Problem description
Print all records exactly, leaving nothing out.

----------

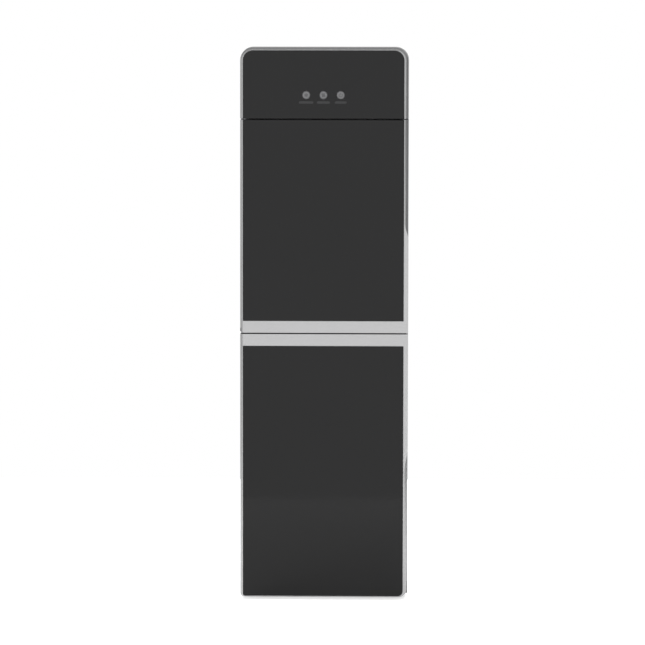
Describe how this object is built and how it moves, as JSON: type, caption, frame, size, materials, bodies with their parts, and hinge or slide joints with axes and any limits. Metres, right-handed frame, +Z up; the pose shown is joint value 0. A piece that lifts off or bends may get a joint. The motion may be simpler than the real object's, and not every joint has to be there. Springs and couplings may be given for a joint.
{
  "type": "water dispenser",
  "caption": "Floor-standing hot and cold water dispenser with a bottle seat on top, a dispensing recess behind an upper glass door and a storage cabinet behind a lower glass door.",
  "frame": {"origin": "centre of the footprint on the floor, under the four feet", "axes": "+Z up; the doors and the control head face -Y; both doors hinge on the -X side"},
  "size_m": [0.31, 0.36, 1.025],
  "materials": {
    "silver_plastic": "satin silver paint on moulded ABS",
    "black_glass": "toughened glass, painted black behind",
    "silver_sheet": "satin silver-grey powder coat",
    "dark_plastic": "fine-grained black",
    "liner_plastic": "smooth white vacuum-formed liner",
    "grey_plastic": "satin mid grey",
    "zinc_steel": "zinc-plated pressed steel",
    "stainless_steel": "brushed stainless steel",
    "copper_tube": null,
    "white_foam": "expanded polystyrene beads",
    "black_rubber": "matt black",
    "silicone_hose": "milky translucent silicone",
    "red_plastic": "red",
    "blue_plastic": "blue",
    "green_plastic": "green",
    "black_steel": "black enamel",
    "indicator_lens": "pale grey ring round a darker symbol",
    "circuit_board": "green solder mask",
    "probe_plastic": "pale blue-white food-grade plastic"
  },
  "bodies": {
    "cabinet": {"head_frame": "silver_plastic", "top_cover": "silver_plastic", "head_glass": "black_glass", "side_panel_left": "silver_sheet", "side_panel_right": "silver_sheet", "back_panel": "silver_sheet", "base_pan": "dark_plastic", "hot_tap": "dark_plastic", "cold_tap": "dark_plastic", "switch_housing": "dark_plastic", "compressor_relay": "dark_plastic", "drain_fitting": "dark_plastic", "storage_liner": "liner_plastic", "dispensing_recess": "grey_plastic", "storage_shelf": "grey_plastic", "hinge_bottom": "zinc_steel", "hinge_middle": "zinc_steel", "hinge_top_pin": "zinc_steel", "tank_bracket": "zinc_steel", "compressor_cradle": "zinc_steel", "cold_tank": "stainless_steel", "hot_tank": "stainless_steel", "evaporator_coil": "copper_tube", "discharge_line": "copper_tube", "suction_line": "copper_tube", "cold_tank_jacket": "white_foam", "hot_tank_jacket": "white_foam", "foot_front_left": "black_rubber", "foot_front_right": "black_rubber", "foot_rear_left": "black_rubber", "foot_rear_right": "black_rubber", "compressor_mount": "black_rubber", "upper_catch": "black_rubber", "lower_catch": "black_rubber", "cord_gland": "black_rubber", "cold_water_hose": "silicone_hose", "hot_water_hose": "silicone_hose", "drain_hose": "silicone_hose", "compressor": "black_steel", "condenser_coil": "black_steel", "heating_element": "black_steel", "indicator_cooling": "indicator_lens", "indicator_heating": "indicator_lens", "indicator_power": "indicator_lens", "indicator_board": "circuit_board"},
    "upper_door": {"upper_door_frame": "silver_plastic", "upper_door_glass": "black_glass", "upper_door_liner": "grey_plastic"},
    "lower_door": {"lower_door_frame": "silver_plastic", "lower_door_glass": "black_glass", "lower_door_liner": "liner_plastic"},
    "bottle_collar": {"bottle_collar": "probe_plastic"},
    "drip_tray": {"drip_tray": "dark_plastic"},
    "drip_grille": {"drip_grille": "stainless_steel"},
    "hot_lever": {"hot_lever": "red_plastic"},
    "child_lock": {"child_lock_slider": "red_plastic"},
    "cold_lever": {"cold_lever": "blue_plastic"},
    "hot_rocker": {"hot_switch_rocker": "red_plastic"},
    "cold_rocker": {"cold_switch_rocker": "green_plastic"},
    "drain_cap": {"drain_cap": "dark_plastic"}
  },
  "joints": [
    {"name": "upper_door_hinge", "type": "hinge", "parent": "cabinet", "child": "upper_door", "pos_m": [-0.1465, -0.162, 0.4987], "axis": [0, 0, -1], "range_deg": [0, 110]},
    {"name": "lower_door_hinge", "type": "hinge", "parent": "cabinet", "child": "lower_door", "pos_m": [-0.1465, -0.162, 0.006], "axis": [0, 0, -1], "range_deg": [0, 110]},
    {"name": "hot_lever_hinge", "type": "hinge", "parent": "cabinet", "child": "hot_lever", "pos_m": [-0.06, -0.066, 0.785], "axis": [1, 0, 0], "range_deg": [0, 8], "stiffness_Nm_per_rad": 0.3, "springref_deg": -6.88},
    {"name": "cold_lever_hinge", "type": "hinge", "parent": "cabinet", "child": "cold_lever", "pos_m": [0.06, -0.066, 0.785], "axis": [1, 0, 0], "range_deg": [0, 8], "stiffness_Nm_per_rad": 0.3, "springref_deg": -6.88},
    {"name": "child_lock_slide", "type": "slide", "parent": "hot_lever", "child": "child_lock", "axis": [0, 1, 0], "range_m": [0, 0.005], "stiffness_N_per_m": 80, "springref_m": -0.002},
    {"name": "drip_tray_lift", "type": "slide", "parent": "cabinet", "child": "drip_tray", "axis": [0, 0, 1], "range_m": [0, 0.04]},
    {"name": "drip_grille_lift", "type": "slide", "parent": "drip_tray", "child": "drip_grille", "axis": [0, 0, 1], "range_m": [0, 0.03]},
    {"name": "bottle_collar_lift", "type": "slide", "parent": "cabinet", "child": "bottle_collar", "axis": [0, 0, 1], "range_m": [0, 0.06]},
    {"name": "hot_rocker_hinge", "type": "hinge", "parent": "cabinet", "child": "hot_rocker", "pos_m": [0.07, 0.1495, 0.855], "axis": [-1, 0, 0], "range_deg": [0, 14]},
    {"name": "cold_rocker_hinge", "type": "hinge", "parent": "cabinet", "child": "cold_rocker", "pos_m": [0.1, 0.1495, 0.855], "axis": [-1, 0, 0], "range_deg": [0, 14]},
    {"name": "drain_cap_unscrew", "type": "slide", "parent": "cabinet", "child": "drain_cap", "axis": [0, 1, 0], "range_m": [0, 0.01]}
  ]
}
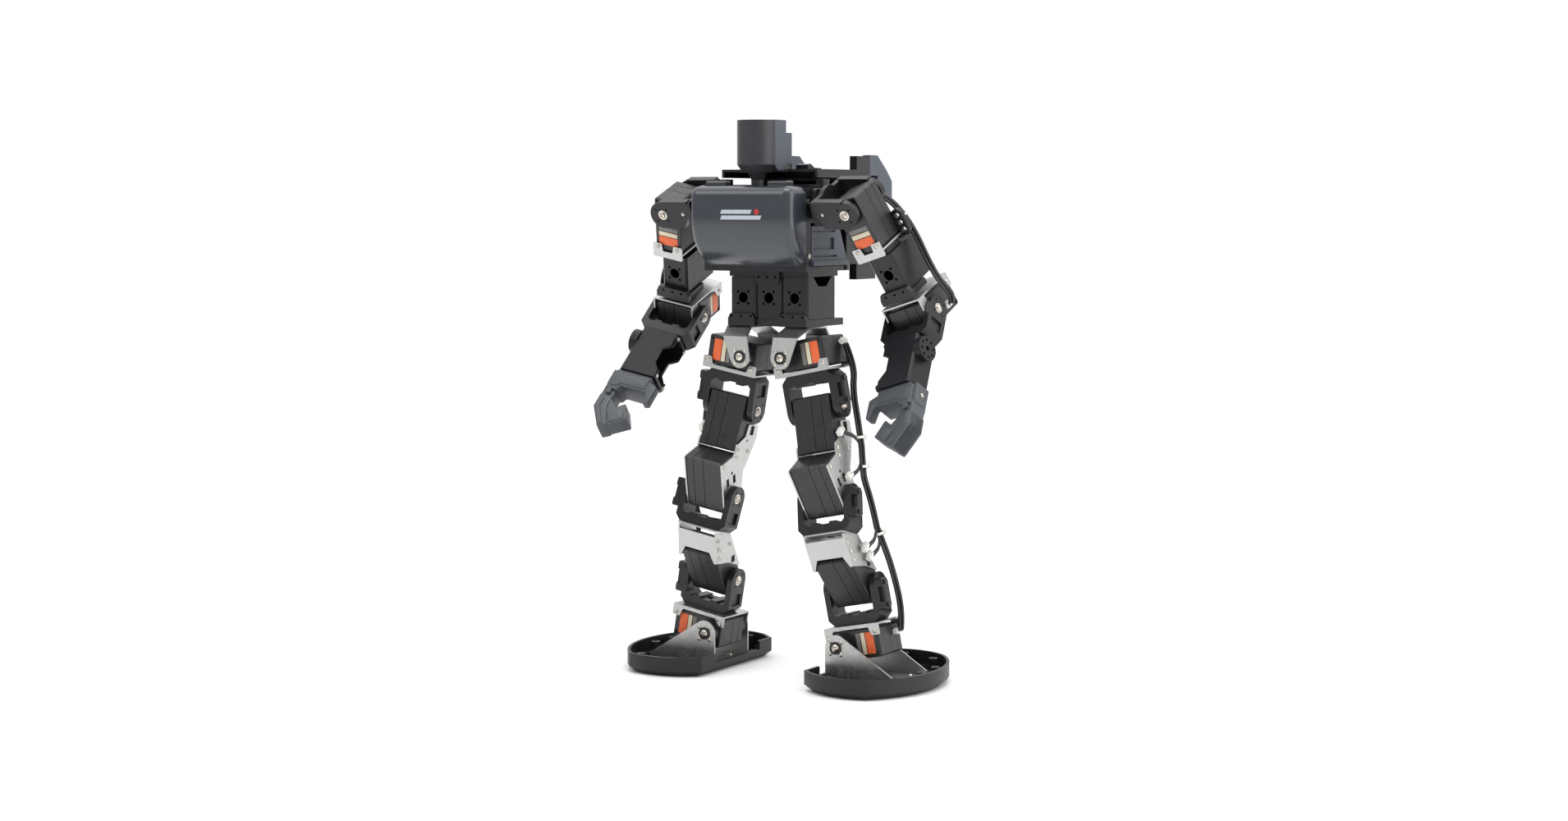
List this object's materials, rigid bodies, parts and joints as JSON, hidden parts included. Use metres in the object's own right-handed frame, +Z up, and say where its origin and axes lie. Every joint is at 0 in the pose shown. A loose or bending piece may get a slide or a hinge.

----------

The completed task
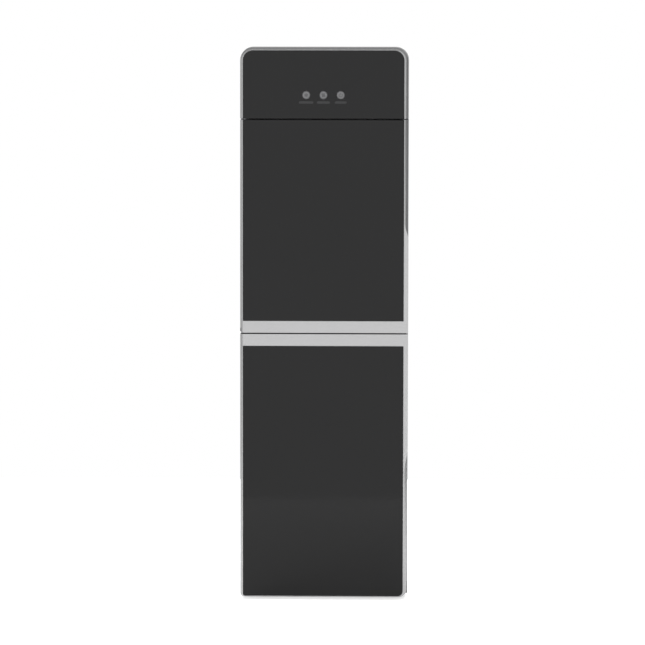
Describe how this object is built and how it moves, as JSON: type, caption, frame, size, materials, bodies with their parts, and hinge or slide joints with axes and any limits. Metres, right-handed frame, +Z up; the pose shown is joint value 0. A piece that lifts off or bends may get a joint. The motion may be simpler than the real object's, and not every joint has to be there. Springs and couplings may be given for a joint.
{
  "type": "water dispenser",
  "caption": "Floor-standing hot and cold water dispenser with a bottle seat on top, a dispensing recess behind an upper glass door and a storage cabinet behind a lower glass door.",
  "frame": {"origin": "centre of the footprint on the floor, under the four feet", "axes": "+Z up; the doors and the control head face -Y; both doors hinge on the -X side"},
  "size_m": [0.31, 0.36, 1.025],
  "materials": {
    "silver_plastic": "satin silver paint on moulded ABS",
    "black_glass": "toughened glass, painted black behind",
    "silver_sheet": "satin silver-grey powder coat",
    "dark_plastic": "fine-grained black",
    "liner_plastic": "smooth white vacuum-formed liner",
    "grey_plastic": "satin mid grey",
    "zinc_steel": "zinc-plated pressed steel",
    "stainless_steel": "brushed stainless steel",
    "copper_tube": null,
    "white_foam": "expanded polystyrene beads",
    "black_rubber": "matt black",
    "silicone_hose": "milky translucent silicone",
    "red_plastic": "red",
    "blue_plastic": "blue",
    "green_plastic": "green",
    "black_steel": "black enamel",
    "indicator_lens": "pale grey ring round a darker symbol",
    "circuit_board": "green solder mask",
    "probe_plastic": "pale blue-white food-grade plastic"
  },
  "bodies": {
    "cabinet": {"head_frame": "silver_plastic", "top_cover": "silver_plastic", "head_glass": "black_glass", "side_panel_left": "silver_sheet", "side_panel_right": "silver_sheet", "back_panel": "silver_sheet", "base_pan": "dark_plastic", "hot_tap": "dark_plastic", "cold_tap": "dark_plastic", "switch_housing": "dark_plastic", "compressor_relay": "dark_plastic", "drain_fitting": "dark_plastic", "storage_liner": "liner_plastic", "dispensing_recess": "grey_plastic", "storage_shelf": "grey_plastic", "hinge_bottom": "zinc_steel", "hinge_middle": "zinc_steel", "hinge_top_pin": "zinc_steel", "tank_bracket": "zinc_steel", "compressor_cradle": "zinc_steel", "cold_tank": "stainless_steel", "hot_tank": "stainless_steel", "evaporator_coil": "copper_tube", "discharge_line": "copper_tube", "suction_line": "copper_tube", "cold_tank_jacket": "white_foam", "hot_tank_jacket": "white_foam", "foot_front_left": "black_rubber", "foot_front_right": "black_rubber", "foot_rear_left": "black_rubber", "foot_rear_right": "black_rubber", "compressor_mount": "black_rubber", "upper_catch": "black_rubber", "lower_catch": "black_rubber", "cord_gland": "black_rubber", "cold_water_hose": "silicone_hose", "hot_water_hose": "silicone_hose", "drain_hose": "silicone_hose", "compressor": "black_steel", "condenser_coil": "black_steel", "heating_element": "black_steel", "indicator_cooling": "indicator_lens", "indicator_heating": "indicator_lens", "indicator_power": "indicator_lens", "indicator_board": "circuit_board"},
    "upper_door": {"upper_door_frame": "silver_plastic", "upper_door_glass": "black_glass", "upper_door_liner": "grey_plastic"},
    "lower_door": {"lower_door_frame": "silver_plastic", "lower_door_glass": "black_glass", "lower_door_liner": "liner_plastic"},
    "bottle_collar": {"bottle_collar": "probe_plastic"},
    "drip_tray": {"drip_tray": "dark_plastic"},
    "drip_grille": {"drip_grille": "stainless_steel"},
    "hot_lever": {"hot_lever": "red_plastic"},
    "child_lock": {"child_lock_slider": "red_plastic"},
    "cold_lever": {"cold_lever": "blue_plastic"},
    "hot_rocker": {"hot_switch_rocker": "red_plastic"},
    "cold_rocker": {"cold_switch_rocker": "green_plastic"},
    "drain_cap": {"drain_cap": "dark_plastic"}
  },
  "joints": [
    {"name": "upper_door_hinge", "type": "hinge", "parent": "cabinet", "child": "upper_door", "pos_m": [-0.1465, -0.162, 0.4987], "axis": [0, 0, -1], "range_deg": [0, 110]},
    {"name": "lower_door_hinge", "type": "hinge", "parent": "cabinet", "child": "lower_door", "pos_m": [-0.1465, -0.162, 0.006], "axis": [0, 0, -1], "range_deg": [0, 110]},
    {"name": "hot_lever_hinge", "type": "hinge", "parent": "cabinet", "child": "hot_lever", "pos_m": [-0.06, -0.066, 0.785], "axis": [1, 0, 0], "range_deg": [0, 8], "stiffness_Nm_per_rad": 0.3, "springref_deg": -6.88},
    {"name": "cold_lever_hinge", "type": "hinge", "parent": "cabinet", "child": "cold_lever", "pos_m": [0.06, -0.066, 0.785], "axis": [1, 0, 0], "range_deg": [0, 8], "stiffness_Nm_per_rad": 0.3, "springref_deg": -6.88},
    {"name": "child_lock_slide", "type": "slide", "parent": "hot_lever", "child": "child_lock", "axis": [0, 1, 0], "range_m": [0, 0.005], "stiffness_N_per_m": 80, "springref_m": -0.002},
    {"name": "drip_tray_lift", "type": "slide", "parent": "cabinet", "child": "drip_tray", "axis": [0, 0, 1], "range_m": [0, 0.04]},
    {"name": "drip_grille_lift", "type": "slide", "parent": "drip_tray", "child": "drip_grille", "axis": [0, 0, 1], "range_m": [0, 0.03]},
    {"name": "bottle_collar_lift", "type": "slide", "parent": "cabinet", "child": "bottle_collar", "axis": [0, 0, 1], "range_m": [0, 0.06]},
    {"name": "hot_rocker_hinge", "type": "hinge", "parent": "cabinet", "child": "hot_rocker", "pos_m": [0.07, 0.1495, 0.855], "axis": [-1, 0, 0], "range_deg": [0, 14]},
    {"name": "cold_rocker_hinge", "type": "hinge", "parent": "cabinet", "child": "cold_rocker", "pos_m": [0.1, 0.1495, 0.855], "axis": [-1, 0, 0], "range_deg": [0, 14]},
    {"name": "drain_cap_unscrew", "type": "slide", "parent": "cabinet", "child": "drain_cap", "axis": [0, 1, 0], "range_m": [0, 0.01]}
  ]
}
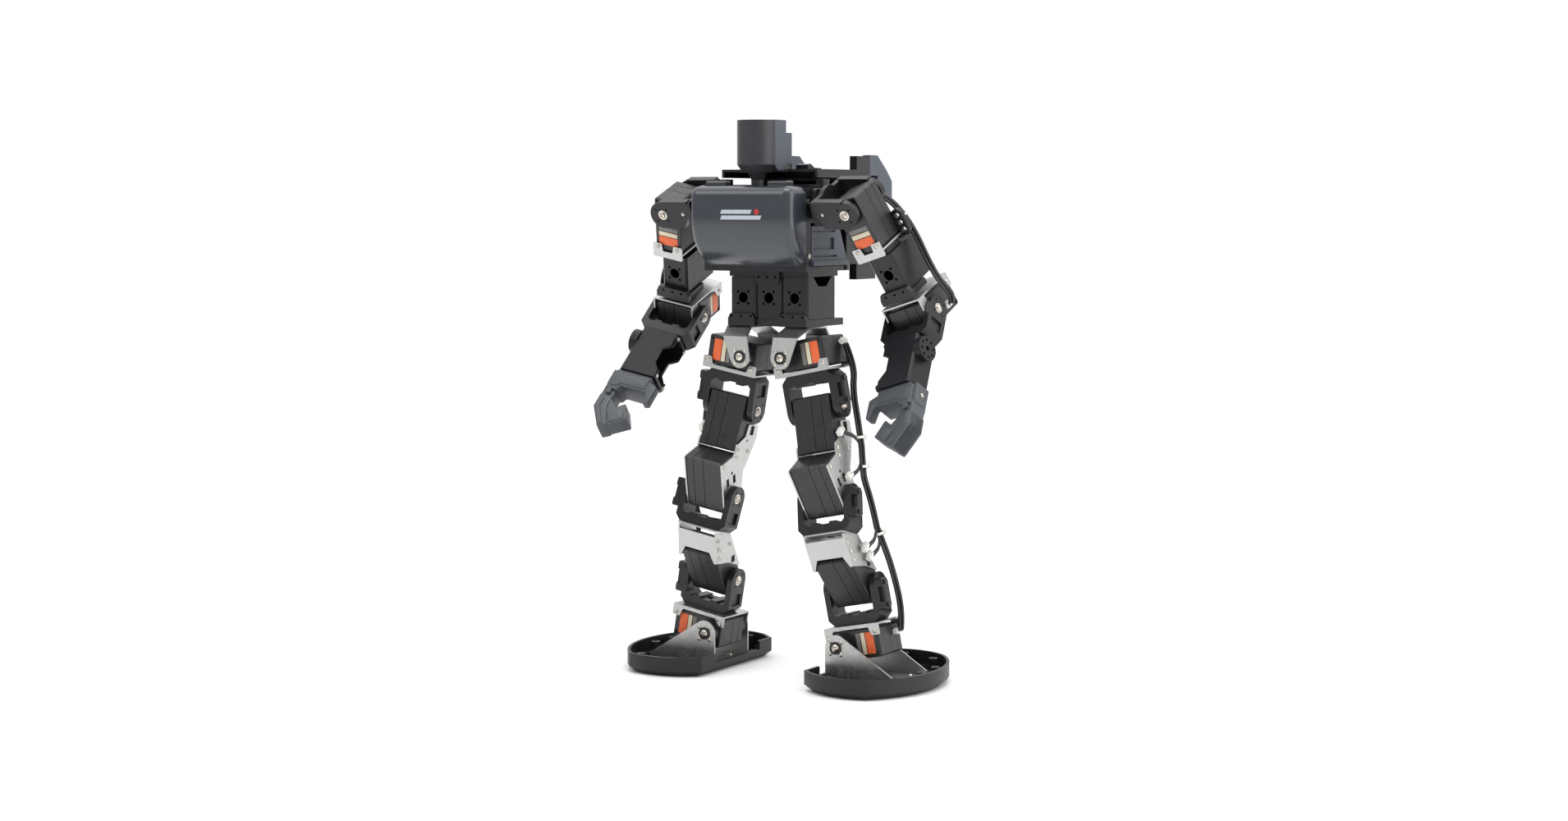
List this object's materials, rigid bodies, parts and joints as JSON, hidden parts included. Use metres in the object's own right-handed frame, +Z up, and say where its origin and axes lie. Every joint is at 0 in the pose shown. A loose or bending piece may get a slide or a hinge.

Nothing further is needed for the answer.